Goal => From the records below, extract all the text exactly and leave the images behind.

CAD and scene scripts =>
— start —
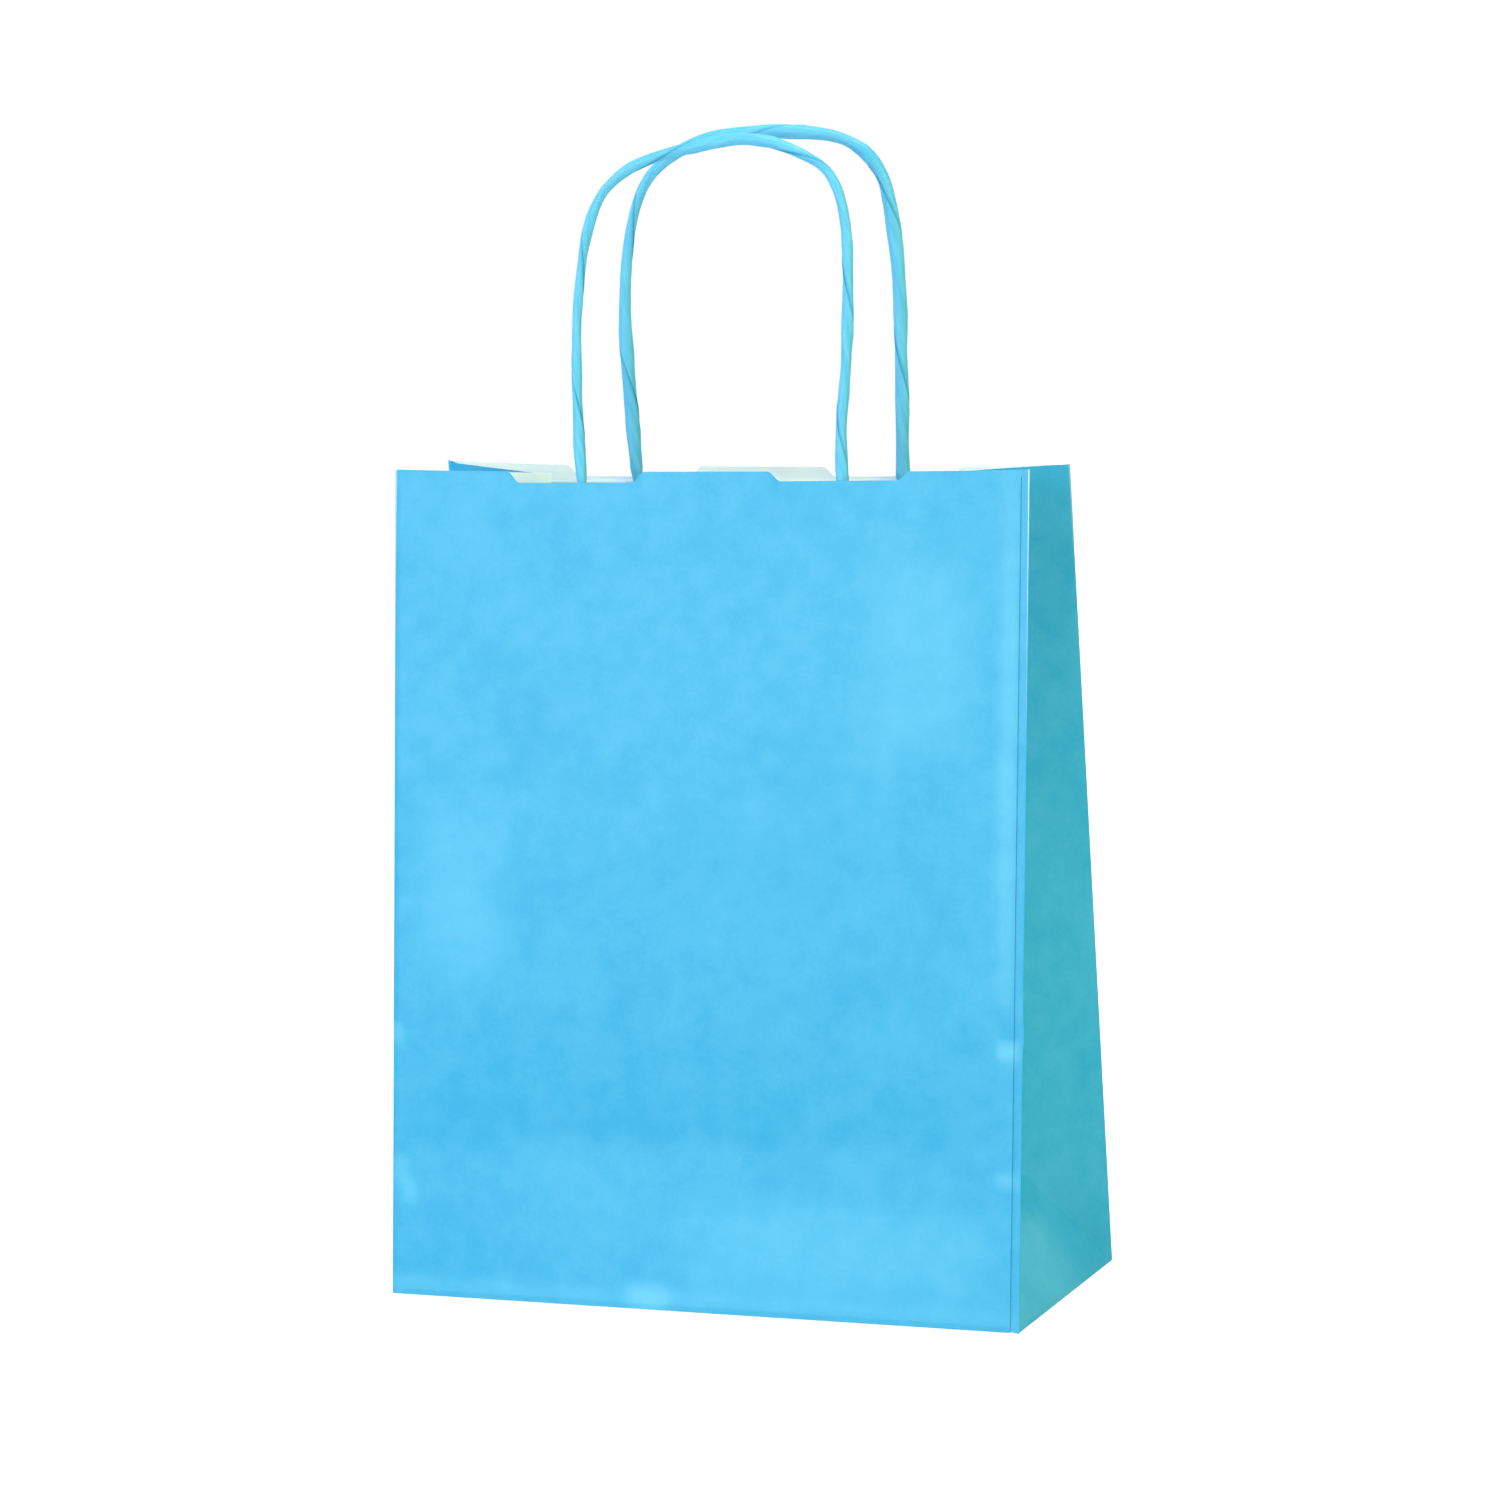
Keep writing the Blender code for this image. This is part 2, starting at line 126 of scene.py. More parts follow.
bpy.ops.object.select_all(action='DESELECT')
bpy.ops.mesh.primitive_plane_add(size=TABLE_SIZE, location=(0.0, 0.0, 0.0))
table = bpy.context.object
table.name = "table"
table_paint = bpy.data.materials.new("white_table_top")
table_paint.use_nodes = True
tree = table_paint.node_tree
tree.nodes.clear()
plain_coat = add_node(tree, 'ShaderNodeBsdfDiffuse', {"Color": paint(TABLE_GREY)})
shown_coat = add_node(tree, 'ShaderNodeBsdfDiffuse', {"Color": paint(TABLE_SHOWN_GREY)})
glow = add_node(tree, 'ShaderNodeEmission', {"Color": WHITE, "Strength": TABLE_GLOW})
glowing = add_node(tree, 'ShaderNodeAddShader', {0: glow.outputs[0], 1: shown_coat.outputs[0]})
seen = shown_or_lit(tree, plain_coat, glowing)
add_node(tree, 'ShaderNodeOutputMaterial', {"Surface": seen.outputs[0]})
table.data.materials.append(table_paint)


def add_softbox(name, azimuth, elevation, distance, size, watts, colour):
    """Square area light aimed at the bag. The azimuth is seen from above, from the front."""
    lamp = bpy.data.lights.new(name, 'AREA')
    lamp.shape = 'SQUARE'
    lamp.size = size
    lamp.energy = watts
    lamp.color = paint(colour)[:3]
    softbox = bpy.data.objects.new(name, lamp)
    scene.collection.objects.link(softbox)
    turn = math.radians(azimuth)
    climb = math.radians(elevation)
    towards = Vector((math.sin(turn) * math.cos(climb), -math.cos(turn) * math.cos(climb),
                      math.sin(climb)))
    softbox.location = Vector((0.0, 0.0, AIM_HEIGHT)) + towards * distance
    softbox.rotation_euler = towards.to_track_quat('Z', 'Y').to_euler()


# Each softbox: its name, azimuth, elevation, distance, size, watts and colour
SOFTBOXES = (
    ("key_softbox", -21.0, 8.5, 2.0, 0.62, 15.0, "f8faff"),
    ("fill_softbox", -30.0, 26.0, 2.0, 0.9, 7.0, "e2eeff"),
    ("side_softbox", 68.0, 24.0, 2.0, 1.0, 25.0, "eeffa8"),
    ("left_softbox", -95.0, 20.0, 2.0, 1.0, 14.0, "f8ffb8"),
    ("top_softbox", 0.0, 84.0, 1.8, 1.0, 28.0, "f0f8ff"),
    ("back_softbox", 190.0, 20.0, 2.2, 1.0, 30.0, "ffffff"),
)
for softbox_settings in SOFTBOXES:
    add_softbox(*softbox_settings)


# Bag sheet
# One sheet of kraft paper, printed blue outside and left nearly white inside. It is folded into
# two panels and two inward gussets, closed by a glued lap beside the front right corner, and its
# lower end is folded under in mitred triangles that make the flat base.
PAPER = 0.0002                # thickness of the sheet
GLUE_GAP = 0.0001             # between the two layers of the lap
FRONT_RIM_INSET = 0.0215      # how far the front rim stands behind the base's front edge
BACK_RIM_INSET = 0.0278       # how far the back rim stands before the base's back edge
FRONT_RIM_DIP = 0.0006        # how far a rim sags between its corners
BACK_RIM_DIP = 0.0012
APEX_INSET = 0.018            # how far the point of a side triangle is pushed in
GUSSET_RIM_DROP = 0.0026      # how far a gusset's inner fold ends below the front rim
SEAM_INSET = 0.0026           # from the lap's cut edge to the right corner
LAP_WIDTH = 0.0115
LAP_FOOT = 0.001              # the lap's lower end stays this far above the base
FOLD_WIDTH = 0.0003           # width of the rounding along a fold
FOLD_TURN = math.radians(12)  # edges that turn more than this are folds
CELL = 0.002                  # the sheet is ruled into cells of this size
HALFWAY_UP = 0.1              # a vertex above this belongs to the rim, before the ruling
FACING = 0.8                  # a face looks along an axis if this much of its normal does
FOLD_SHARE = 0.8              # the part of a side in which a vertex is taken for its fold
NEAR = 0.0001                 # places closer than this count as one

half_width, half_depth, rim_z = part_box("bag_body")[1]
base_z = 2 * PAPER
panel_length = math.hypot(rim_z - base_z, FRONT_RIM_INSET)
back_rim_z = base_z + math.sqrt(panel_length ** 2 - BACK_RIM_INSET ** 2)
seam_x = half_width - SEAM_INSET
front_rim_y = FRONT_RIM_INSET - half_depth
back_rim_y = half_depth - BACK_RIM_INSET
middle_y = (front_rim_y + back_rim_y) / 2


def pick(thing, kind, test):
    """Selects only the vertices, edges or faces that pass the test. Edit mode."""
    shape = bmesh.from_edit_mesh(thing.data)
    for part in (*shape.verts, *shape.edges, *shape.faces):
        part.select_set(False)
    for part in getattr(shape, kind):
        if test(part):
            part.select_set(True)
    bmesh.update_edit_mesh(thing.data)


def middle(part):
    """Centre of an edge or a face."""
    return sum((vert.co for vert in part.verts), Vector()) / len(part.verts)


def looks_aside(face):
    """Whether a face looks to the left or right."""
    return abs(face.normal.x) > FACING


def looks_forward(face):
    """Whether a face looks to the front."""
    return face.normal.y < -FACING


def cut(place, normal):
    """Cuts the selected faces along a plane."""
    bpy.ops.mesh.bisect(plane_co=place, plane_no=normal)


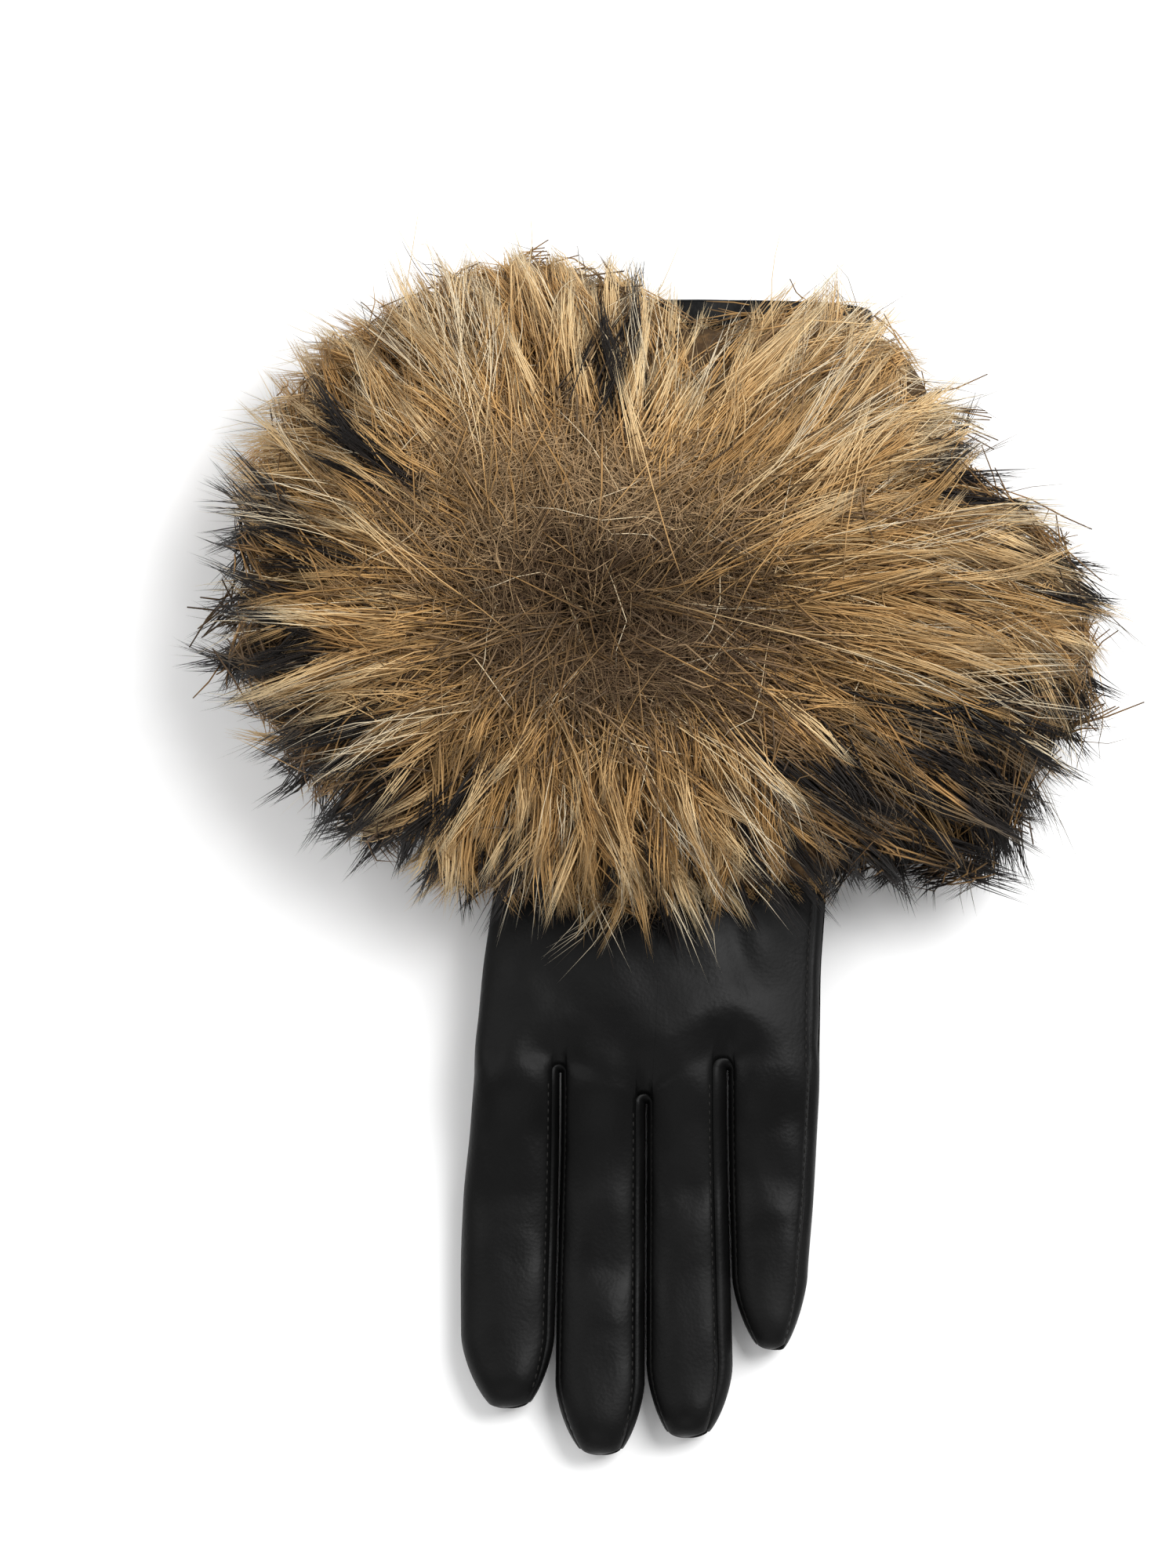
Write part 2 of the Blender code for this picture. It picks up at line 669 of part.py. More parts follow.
— end —
Response to this task =>
Keep writing the Blender code for this image. This is part 2, starting at line 126 of scene.py. More parts follow.
bpy.ops.object.select_all(action='DESELECT')
bpy.ops.mesh.primitive_plane_add(size=TABLE_SIZE, location=(0.0, 0.0, 0.0))
table = bpy.context.object
table.name = "table"
table_paint = bpy.data.materials.new("white_table_top")
table_paint.use_nodes = True
tree = table_paint.node_tree
tree.nodes.clear()
plain_coat = add_node(tree, 'ShaderNodeBsdfDiffuse', {"Color": paint(TABLE_GREY)})
shown_coat = add_node(tree, 'ShaderNodeBsdfDiffuse', {"Color": paint(TABLE_SHOWN_GREY)})
glow = add_node(tree, 'ShaderNodeEmission', {"Color": WHITE, "Strength": TABLE_GLOW})
glowing = add_node(tree, 'ShaderNodeAddShader', {0: glow.outputs[0], 1: shown_coat.outputs[0]})
seen = shown_or_lit(tree, plain_coat, glowing)
add_node(tree, 'ShaderNodeOutputMaterial', {"Surface": seen.outputs[0]})
table.data.materials.append(table_paint)


def add_softbox(name, azimuth, elevation, distance, size, watts, colour):
    """Square area light aimed at the bag. The azimuth is seen from above, from the front."""
    lamp = bpy.data.lights.new(name, 'AREA')
    lamp.shape = 'SQUARE'
    lamp.size = size
    lamp.energy = watts
    lamp.color = paint(colour)[:3]
    softbox = bpy.data.objects.new(name, lamp)
    scene.collection.objects.link(softbox)
    turn = math.radians(azimuth)
    climb = math.radians(elevation)
    towards = Vector((math.sin(turn) * math.cos(climb), -math.cos(turn) * math.cos(climb),
                      math.sin(climb)))
    softbox.location = Vector((0.0, 0.0, AIM_HEIGHT)) + towards * distance
    softbox.rotation_euler = towards.to_track_quat('Z', 'Y').to_euler()


# Each softbox: its name, azimuth, elevation, distance, size, watts and colour
SOFTBOXES = (
    ("key_softbox", -21.0, 8.5, 2.0, 0.62, 15.0, "f8faff"),
    ("fill_softbox", -30.0, 26.0, 2.0, 0.9, 7.0, "e2eeff"),
    ("side_softbox", 68.0, 24.0, 2.0, 1.0, 25.0, "eeffa8"),
    ("left_softbox", -95.0, 20.0, 2.0, 1.0, 14.0, "f8ffb8"),
    ("top_softbox", 0.0, 84.0, 1.8, 1.0, 28.0, "f0f8ff"),
    ("back_softbox", 190.0, 20.0, 2.2, 1.0, 30.0, "ffffff"),
)
for softbox_settings in SOFTBOXES:
    add_softbox(*softbox_settings)


# Bag sheet
# One sheet of kraft paper, printed blue outside and left nearly white inside. It is folded into
# two panels and two inward gussets, closed by a glued lap beside the front right corner, and its
# lower end is folded under in mitred triangles that make the flat base.
PAPER = 0.0002                # thickness of the sheet
GLUE_GAP = 0.0001             # between the two layers of the lap
FRONT_RIM_INSET = 0.0215      # how far the front rim stands behind the base's front edge
BACK_RIM_INSET = 0.0278       # how far the back rim stands before the base's back edge
FRONT_RIM_DIP = 0.0006        # how far a rim sags between its corners
BACK_RIM_DIP = 0.0012
APEX_INSET = 0.018            # how far the point of a side triangle is pushed in
GUSSET_RIM_DROP = 0.0026      # how far a gusset's inner fold ends below the front rim
SEAM_INSET = 0.0026           # from the lap's cut edge to the right corner
LAP_WIDTH = 0.0115
LAP_FOOT = 0.001              # the lap's lower end stays this far above the base
FOLD_WIDTH = 0.0003           # width of the rounding along a fold
FOLD_TURN = math.radians(12)  # edges that turn more than this are folds
CELL = 0.002                  # the sheet is ruled into cells of this size
HALFWAY_UP = 0.1              # a vertex above this belongs to the rim, before the ruling
FACING = 0.8                  # a face looks along an axis if this much of its normal does
FOLD_SHARE = 0.8              # the part of a side in which a vertex is taken for its fold
NEAR = 0.0001                 # places closer than this count as one

half_width, half_depth, rim_z = part_box("bag_body")[1]
base_z = 2 * PAPER
panel_length = math.hypot(rim_z - base_z, FRONT_RIM_INSET)
back_rim_z = base_z + math.sqrt(panel_length ** 2 - BACK_RIM_INSET ** 2)
seam_x = half_width - SEAM_INSET
front_rim_y = FRONT_RIM_INSET - half_depth
back_rim_y = half_depth - BACK_RIM_INSET
middle_y = (front_rim_y + back_rim_y) / 2


def pick(thing, kind, test):
    """Selects only the vertices, edges or faces that pass the test. Edit mode."""
    shape = bmesh.from_edit_mesh(thing.data)
    for part in (*shape.verts, *shape.edges, *shape.faces):
        part.select_set(False)
    for part in getattr(shape, kind):
        if test(part):
            part.select_set(True)
    bmesh.update_edit_mesh(thing.data)


def middle(part):
    """Centre of an edge or a face."""
    return sum((vert.co for vert in part.verts), Vector()) / len(part.verts)


def looks_aside(face):
    """Whether a face looks to the left or right."""
    return abs(face.normal.x) > FACING


def looks_forward(face):
    """Whether a face looks to the front."""
    return face.normal.y < -FACING


def cut(place, normal):
    """Cuts the selected faces along a plane."""
    bpy.ops.mesh.bisect(plane_co=place, plane_no=normal)


Write part 2 of the Blender code for this picture. It picks up at line 669 of part.py. More parts follow.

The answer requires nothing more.